There are socioeconomic and gender disparities associated with caregiver discrimination. As a result of employer assumptions based on stereotypes, caregiver discrimination has widespread economic, and health effects on workers, particularly for women, LGBTQ+ people, and low-wage workers. Overall, there is a financial impact that follows being a family caregiver. In a 2020 study of family caregivers by the National Alliance on Caregiving, 45 percent of participants reported having at least one financial impact.
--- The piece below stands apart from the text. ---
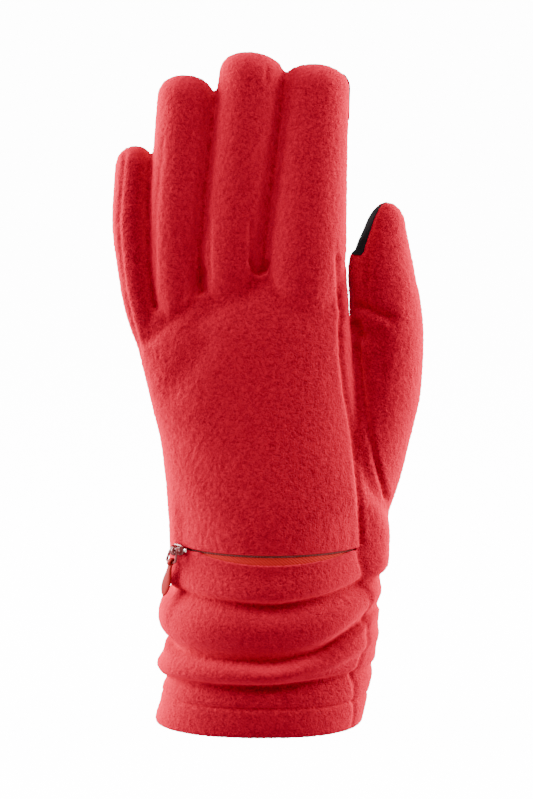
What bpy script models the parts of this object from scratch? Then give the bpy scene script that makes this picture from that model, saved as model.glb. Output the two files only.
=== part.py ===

=== State and Federal laws ===
Although federal law prohibits employment discrimination through a number of statutes such as the VII of the Civil Rights Act of 1964, Americans with Disabilities Act (ADA), and the Rehabilitation Act of 1973, federal law does not explicitly prohibit discrimination toward working caregivers. The Equal Employment Opportunity Commission has published enforcement guidelines on caregiver discrimination, specifically how assumptions and adverse employment action can violate current federal law. However, some states have passed laws to prohibit employers from discriminating against caregivers. These states include Alaska, Delaware, Minnesota, and New York.

== State laws ==
Alaska: Employers are prohibited from discriminating against an employee or applicant based on their parenthood status.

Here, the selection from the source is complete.